In 2010, Beer-Demander participated with Raffaele Calace Jr, Artemisio Gavioli, Sebastiaan De Grebber and Mauro Squillante in the jury of the 7th Calace International Competition for mandolin.

In 2010 and 2011, Beer-Demander was part of the teaching team of the Stages de Chaillol in Saint-Michel-de-Chaillol in the Hautes-Alpes.

=== Concert performer ===
The number of experts and virtuosos who have the knowledge and skills to meet the demands of an orchestra that plans to perform works that contain parts written for the mandolin includes, in France, about ten people. In order to meet this demand, Beer-Demander participates in around a hundred concerts each year.
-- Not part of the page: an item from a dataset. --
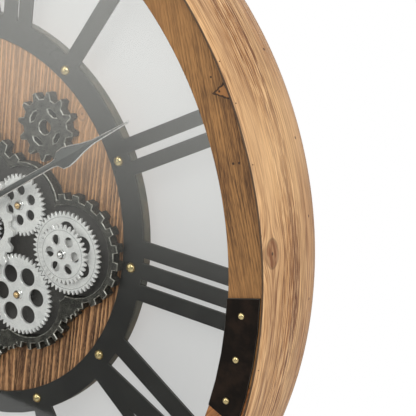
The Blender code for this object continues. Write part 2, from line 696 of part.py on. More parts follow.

This activity allows him to collaborate, exchange and put his talent at the disposal of orchestras such as the National Orchestra of France, the National Orchestra of the Capitole of Toulouse, the Bastille Opera and the Nice Philharmonic Orchestra.

Since 1997, he and Gregory Morello have formed the Duo Chitarrone, performing with orchestras or groups of musicians, amateurs and professionals, with the aim of making known the qualities and the many possibilities offered by string or plectrum ensembles.

In 2002, he created, with Gregory Morello and the help of many others, the Mandol'in Ariège festival.

Since 2004, he has been a member of the Nov' Mandolin ensemble (Beer-Demander - mandolin, mandola and mandocello, Fabio Gallucci - mandolin and mandola, Gregory Morello - guitar, Marilyn Montalbano - guitar and acoustic bass guitar, Cécile Valette - mandolin); the group has given numerous concerts with Mike Marshall (in particular in 2006, at the Mandolines Festival in Lunel), and has brought to the stage or recorded several compositions by Beer-Demander.

In 2005, Beer-Demander participated, with Karin ten Cate, Robert Eek, Grégory Morello, André Perpigna, Jean-Paul Sire, and Florence Vételet, as part of the Opéra Mosset event, in the eight convivial performances "Tapas y canto" which attract more than 4,000 spectators.

Since 2007, he has directed, with Alexandre Boulanger, the Plectrum Orchestra of the Academy of Mandolins and the Conservatory of Marseille.

Together with Gregory Morello (classical guitar) and Nelson Gomez (guitarrón), he forms the Guitarson Trio.

He also forms with Miren Adouani the duo Pensiero, an original combination of piano and mandolin. This duo is laureate of the international competition Rafaele Calace (Italy, 2008) in the mandolin-piano formation. Their first record was greeted and prefaced by François-René Duchâble.

=== Composer ===
A multifaceted composer, dedicatee of many current composers such as F. Martin, F. Rossé, T. Ogawa, A. Ourkousounov, J.Y. Bosseur, D. Nicolau, he nevertheless remains attached to the original repertoire of the 18th, 19th and 20th centuries.

== Awards ==
In 2004, he won the 2nd prize of the Concorso Internazionale Mandolinistico G. Sartori organized by the Italian Federation of the Mandolin (the Federazione Mandolinistica Italiana).

In 2005, he received, unanimously by the jury, the 3rd prize in the UFAM competition, in the ensemble music duo category.

In 2008, he won the International Calace Competition (Italy) for the Duo Pensiero.

In 2009, he won the International Composition Competition in Logrono (Spain).

In 2010, he received the 1st Prize for Composition unanimously and congratulations from the jury of the CNRR in Marseille.